Wednesday, December 26, 2007
Perhentian Waktu
Saya sedang berusaha menghentikan waktu.
Konon, di tempat yang lebih tinggi waktu berjalan lebih lambat. Kecilnya gaya tarik bumi membuat waktu tidak berjalan secepat di daerah yang lebih rendah. Itulah yang membuat orang ingin membangun rumah di ketinggian atau setidaknya membangun rumah bertingkat. Mereka ingin waktu berjalan perlahan, sehingga mereka akan menikmati masa muda lebih lama.
Di lereng Gunung Lawu, saya berhasil memperlambat waktu, meski tidak bisa menghentikannya. Jeda antara terbitnya matahari hingga ia membenamkan diri menjadi lebih panjang. Setiap orang bisa melakukan berbagai hal tanpa harus terburu-buru karena takut ditinggal oleh waktu. Mereka melakukan semua dengan santai dan tenang, karena kecepatan mereka sama atau bahkan lebih cepat dari kecepatan waktu.
Disana seseorang bisa melakukan kegiatan dua kali lipat lebih banyak dibanding di dataran rendah Jakarta ini. Mulai dari bangun tidur di pagi hari hingga kembali memejamkan mata pada malam hari. Bekerja untuk mencari uang, bercengkerama untuk menambah keakraban, duduk bermalas-malasan atau sekedar melamun. Semua bisa dilakukan dalam satu hari.
Orang-orang tampak lebih sehat dan awet muda. Pada saat orang yang tinggal di dataran rendah mulai kena stroke atau serangan jantung, pada usia yang sama orang-orang di tempat ini masih kuat mencangkul sawah atau memanggul beban puluhan kilogram melintasi jalan berbukit-bukit.
Hari ini saya membaca satu tulisan pendek Ayu Utami, yang sepertinya spesial untuk menyambut perayaan Natal. Penulis novel Saman ini bercerita bagiamana ziarah sebagai kegiatan spiritual selalu dilakukan dengan mendaki. Seperti mendaki Himalaya atau naik ke puncak Borobudur.
Saya ingat bagaimana saya terengah-engah mendaki tangga untuk berziarah di makam raja-raja Mataram di Imogiri. Begitu juga dengan makam para walisongo yang tersebar di berbagai daerah di Jawa.
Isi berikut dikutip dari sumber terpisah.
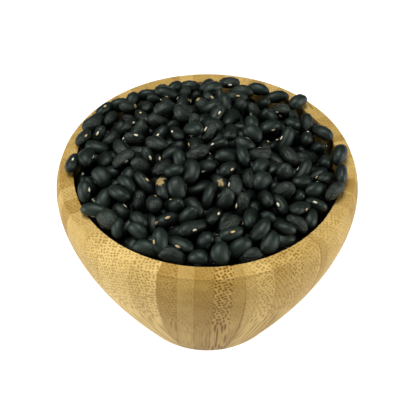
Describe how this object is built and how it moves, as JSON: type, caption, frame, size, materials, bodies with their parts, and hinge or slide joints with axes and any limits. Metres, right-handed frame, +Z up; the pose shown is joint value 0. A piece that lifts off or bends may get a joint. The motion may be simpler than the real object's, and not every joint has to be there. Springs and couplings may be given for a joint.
{
  "type": "bowl of dried black beans",
  "caption": "Turned bamboo bowl with a tapered wall and a flat rim, heaped above its rim with dried black beans.",
  "frame": {"origin": "centre of the bowl's foot, on the surface that it stands on", "axes": "+Z up along the bowl's axis; -Y towards the front, from where the lowest edge of the heap shows; +X to the right"},
  "size_m": [0.1204, 0.1204, 0.0952],
  "materials": {
    "bamboo": "satin, oiled, with dark fibre dots on the end grain and streaks along it",
    "bean_skin": "dry bean skin, dull black with a broad soft shine, and a pale eye on each bean"
  },
  "bodies": {
    "root": {"bowl": "bamboo", "beans": "bean_skin"}
  },
  "joints": []
}
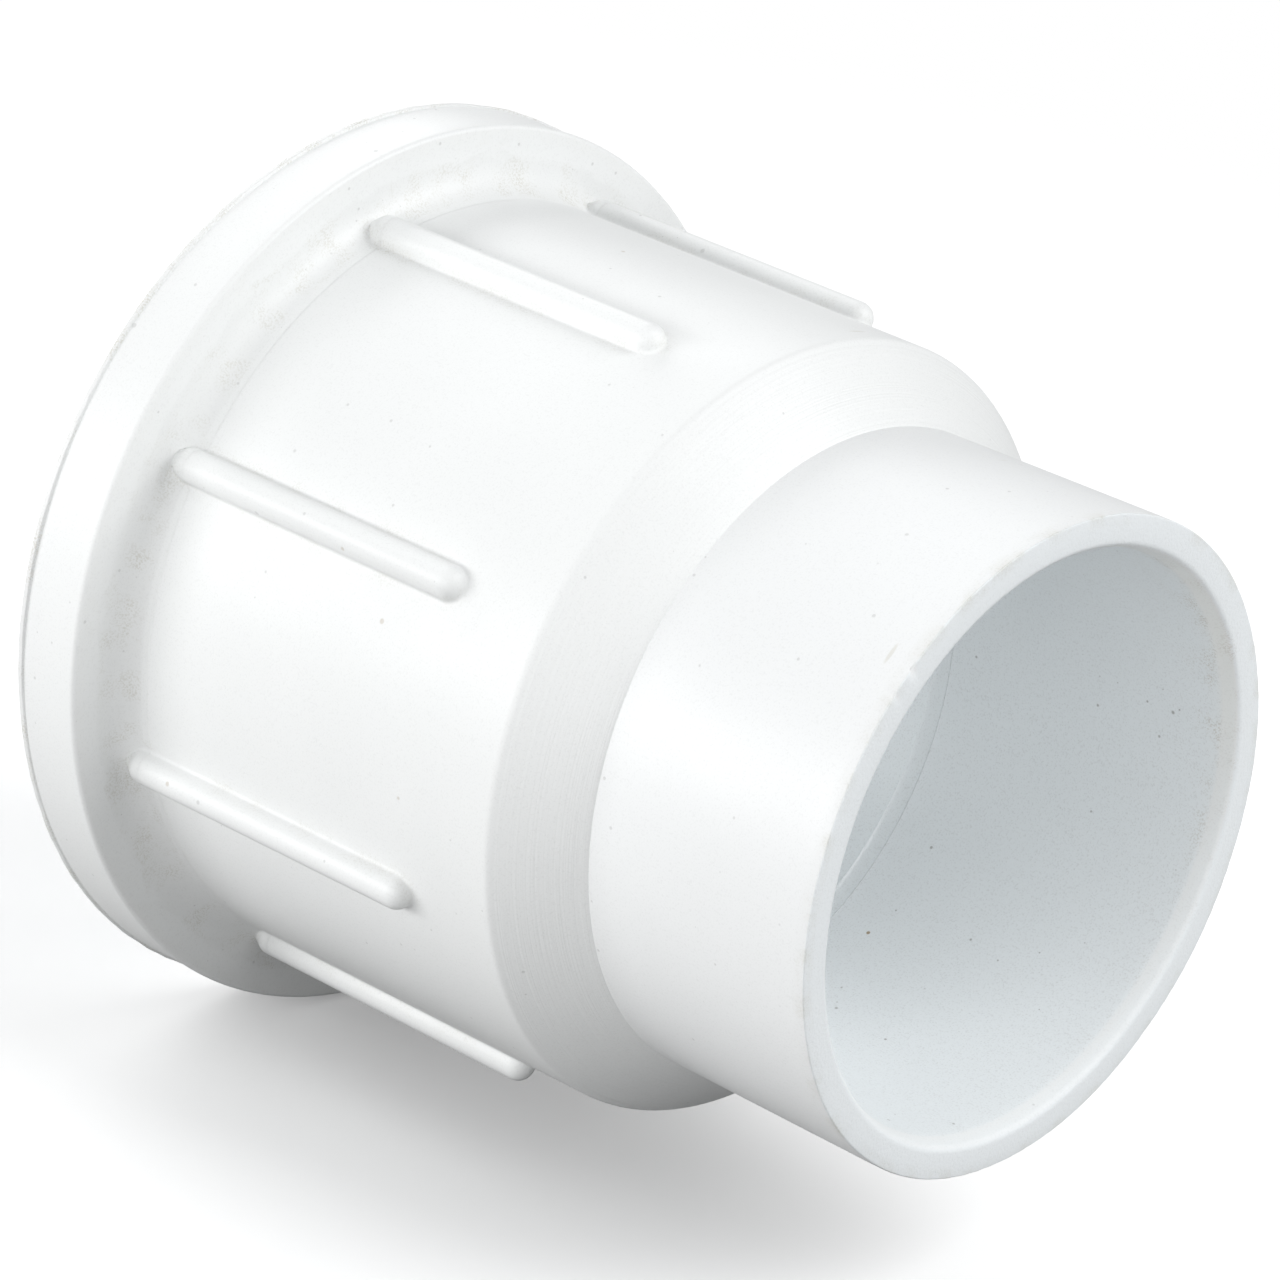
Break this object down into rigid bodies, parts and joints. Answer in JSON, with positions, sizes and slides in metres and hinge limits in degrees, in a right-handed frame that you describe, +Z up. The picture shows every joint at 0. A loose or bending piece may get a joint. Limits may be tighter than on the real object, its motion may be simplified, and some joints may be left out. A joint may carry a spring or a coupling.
{
  "type": "flanged reducing pipe socket",
  "caption": "Open flanged fitting that joins a pipe socket to a wider ribbed barrel through a conical shoulder, for casting into a wall.",
  "frame": {"origin": "centre of the flange's outer face, on the axis of the bores", "axes": "+X along the axis, from the flange towards the mouth of the pipe socket; +Z up, midway between two ribs"},
  "size_m": [0.0936, 0.0988, 0.0988],
  "materials": {
    "moulded_plastic": "white moulded PVC, satin to semi-gloss",
    "tube_plastic": "white PVC tube, semi-gloss with a matte cut end"
  },
  "bodies": {
    "root": {"flanged_body": "moulded_plastic", "socket_sleeve": "tube_plastic"}
  },
  "joints": []
}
Dalam kehidupan serba modern pun, tempat yang tinggi masih terus diciptakan sebagai tujuan ziarah. Orang-orang kaya berlomba membangun makam keluarga di daerah yang tinggi. Soeharto, misalnya, membangun makam untuk keluarganya di lereng Gunung Lawu sebelah barat. Disini saya melihat, tempat yang tinggi diyakini akan memberikan keabadian.
Keabadian di puncak ketinggian pula yang mendorong para pendaki gunung terus mengulang perjalananya. Waktu melambat seiring langkah-langkah mereka naik ke pijakan yang lebih tinggi. Hingga akhirnya berhenti dan menjadi abadi di tempat tertinggi.
Tapi apa yang terjadi ketika semuanya abadi? Ketika saat ini berarti selamanya? Ketika waktu tersisa dengan begitu longgarnya?
Hidup akan menjadi tidak punya tujuan. Semua akan bosan. Dan karena itu pendaki tak ada yang menetap di puncak ketinggian. Mereka akan turun kembali meski nanti akan naik dan kemudian turun lagi.
Lima hari menjalang kalender 2007 diganti, saya kembali disini. Tempat dimana waktu terus berlari dan saya susah payah mengejar.
Selamat Tahun Baru 2008.
Subscribe to:
Post Comments (Atom)
4 comments:
wah, lagi mudik.
di Gunung Lawu, waktu bisa melambat. aku baru tahu itu ky :)
Kembali ke Jakarta mengejar deadline ya Ky:).
Btw...kudoakan sukses untuk proposal penelitiannya. Kalo dapet pokoknya oleh-oleh:)
*trian, itu ilmu yang aku dapat setelah berguru di padepokan Einstein..huehehehe
*terima kasih atas doanya, mba thea...
waktu bisa diperlambat???
kalo menurutku, yang bisa diperlambat itu bukan waktu. krn waktu adalah sesuatu yang abstrak. yang sebenarnya (secara konkret) tidak ada. yang ada adalah manusia beserta segenap keseluruhan dirinya. termasuk pikiran2nya. karna itu, yang bisa diperlambat adalah arus kesadaran akan berbagai hal. termasuk waktu itu sendiri.
aku pernah berada di lereng sebuah gunung. waktu adzan maghrib, kondisi di tempat yang aku tempati masih terlihat terang. matahari-pun masih jelas terlihat di seberang barat. tapi menurutku, ini bukan karna waktu yang melambat, tapi krn posisiku yang ada di ketinggian saja.